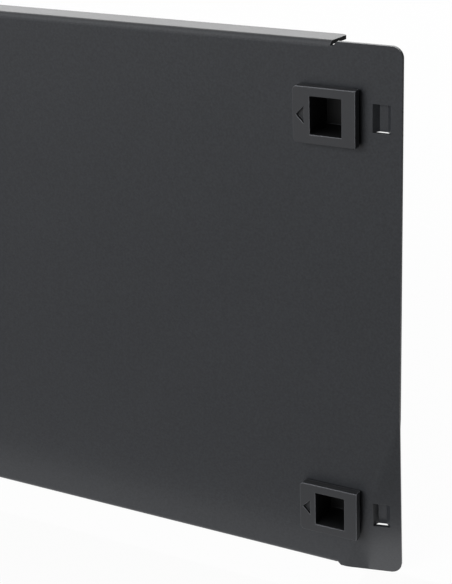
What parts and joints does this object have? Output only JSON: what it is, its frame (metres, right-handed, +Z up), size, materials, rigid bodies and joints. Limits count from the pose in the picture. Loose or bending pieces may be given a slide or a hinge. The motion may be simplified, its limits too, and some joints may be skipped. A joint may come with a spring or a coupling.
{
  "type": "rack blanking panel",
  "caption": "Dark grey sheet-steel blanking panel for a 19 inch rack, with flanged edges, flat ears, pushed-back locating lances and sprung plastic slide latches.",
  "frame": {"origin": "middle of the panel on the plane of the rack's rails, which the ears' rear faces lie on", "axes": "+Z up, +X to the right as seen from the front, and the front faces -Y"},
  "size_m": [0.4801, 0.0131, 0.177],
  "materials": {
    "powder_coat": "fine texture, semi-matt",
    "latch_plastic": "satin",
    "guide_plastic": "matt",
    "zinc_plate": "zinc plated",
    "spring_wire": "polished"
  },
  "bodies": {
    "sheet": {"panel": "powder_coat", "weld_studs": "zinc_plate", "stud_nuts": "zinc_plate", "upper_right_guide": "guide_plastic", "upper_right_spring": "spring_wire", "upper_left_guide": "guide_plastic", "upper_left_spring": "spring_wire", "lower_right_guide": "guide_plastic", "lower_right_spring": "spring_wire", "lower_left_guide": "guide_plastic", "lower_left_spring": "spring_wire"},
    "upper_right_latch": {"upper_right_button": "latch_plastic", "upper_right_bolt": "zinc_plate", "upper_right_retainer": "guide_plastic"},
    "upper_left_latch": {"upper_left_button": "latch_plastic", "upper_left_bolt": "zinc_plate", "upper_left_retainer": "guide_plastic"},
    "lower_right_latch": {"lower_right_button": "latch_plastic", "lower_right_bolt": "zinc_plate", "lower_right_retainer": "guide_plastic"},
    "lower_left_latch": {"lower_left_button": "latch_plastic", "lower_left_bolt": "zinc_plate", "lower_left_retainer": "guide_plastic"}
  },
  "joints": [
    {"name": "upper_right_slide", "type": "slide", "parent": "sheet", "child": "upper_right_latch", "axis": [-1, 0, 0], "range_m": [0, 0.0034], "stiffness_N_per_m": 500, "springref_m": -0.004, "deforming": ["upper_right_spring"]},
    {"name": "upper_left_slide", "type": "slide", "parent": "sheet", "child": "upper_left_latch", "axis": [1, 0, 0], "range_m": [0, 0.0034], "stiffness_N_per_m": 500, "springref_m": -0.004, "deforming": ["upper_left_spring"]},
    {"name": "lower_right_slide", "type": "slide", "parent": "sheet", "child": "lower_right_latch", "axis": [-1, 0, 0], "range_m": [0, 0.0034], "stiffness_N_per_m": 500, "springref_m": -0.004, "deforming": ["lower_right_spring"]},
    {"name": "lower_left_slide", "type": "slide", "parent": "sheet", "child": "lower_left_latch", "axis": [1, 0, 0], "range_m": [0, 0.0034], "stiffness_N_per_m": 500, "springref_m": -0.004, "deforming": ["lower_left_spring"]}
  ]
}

========

■ Exercise: Extract all of the data exactly as written.

■ Solution to this task:
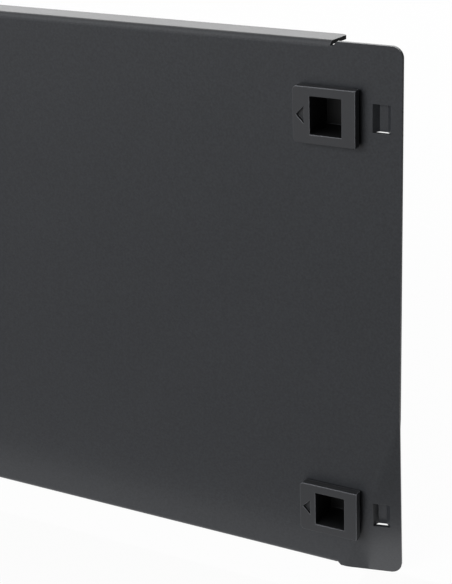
What parts and joints does this object have? Output only JSON: what it is, its frame (metres, right-handed, +Z up), size, materials, rigid bodies and joints. Limits count from the pose in the picture. Loose or bending pieces may be given a slide or a hinge. The motion may be simplified, its limits too, and some joints may be skipped. A joint may come with a spring or a coupling.
{
  "type": "rack blanking panel",
  "caption": "Dark grey sheet-steel blanking panel for a 19 inch rack, with flanged edges, flat ears, pushed-back locating lances and sprung plastic slide latches.",
  "frame": {"origin": "middle of the panel on the plane of the rack's rails, which the ears' rear faces lie on", "axes": "+Z up, +X to the right as seen from the front, and the front faces -Y"},
  "size_m": [0.4801, 0.0131, 0.177],
  "materials": {
    "powder_coat": "fine texture, semi-matt",
    "latch_plastic": "satin",
    "guide_plastic": "matt",
    "zinc_plate": "zinc plated",
    "spring_wire": "polished"
  },
  "bodies": {
    "sheet": {"panel": "powder_coat", "weld_studs": "zinc_plate", "stud_nuts": "zinc_plate", "upper_right_guide": "guide_plastic", "upper_right_spring": "spring_wire", "upper_left_guide": "guide_plastic", "upper_left_spring": "spring_wire", "lower_right_guide": "guide_plastic", "lower_right_spring": "spring_wire", "lower_left_guide": "guide_plastic", "lower_left_spring": "spring_wire"},
    "upper_right_latch": {"upper_right_button": "latch_plastic", "upper_right_bolt": "zinc_plate", "upper_right_retainer": "guide_plastic"},
    "upper_left_latch": {"upper_left_button": "latch_plastic", "upper_left_bolt": "zinc_plate", "upper_left_retainer": "guide_plastic"},
    "lower_right_latch": {"lower_right_button": "latch_plastic", "lower_right_bolt": "zinc_plate", "lower_right_retainer": "guide_plastic"},
    "lower_left_latch": {"lower_left_button": "latch_plastic", "lower_left_bolt": "zinc_plate", "lower_left_retainer": "guide_plastic"}
  },
  "joints": [
    {"name": "upper_right_slide", "type": "slide", "parent": "sheet", "child": "upper_right_latch", "axis": [-1, 0, 0], "range_m": [0, 0.0034], "stiffness_N_per_m": 500, "springref_m": -0.004, "deforming": ["upper_right_spring"]},
    {"name": "upper_left_slide", "type": "slide", "parent": "sheet", "child": "upper_left_latch", "axis": [1, 0, 0], "range_m": [0, 0.0034], "stiffness_N_per_m": 500, "springref_m": -0.004, "deforming": ["upper_left_spring"]},
    {"name": "lower_right_slide", "type": "slide", "parent": "sheet", "child": "lower_right_latch", "axis": [-1, 0, 0], "range_m": [0, 0.0034], "stiffness_N_per_m": 500, "springref_m": -0.004, "deforming": ["lower_right_spring"]},
    {"name": "lower_left_slide", "type": "slide", "parent": "sheet", "child": "lower_left_latch", "axis": [1, 0, 0], "range_m": [0, 0.0034], "stiffness_N_per_m": 500, "springref_m": -0.004, "deforming": ["lower_left_spring"]}
  ]
}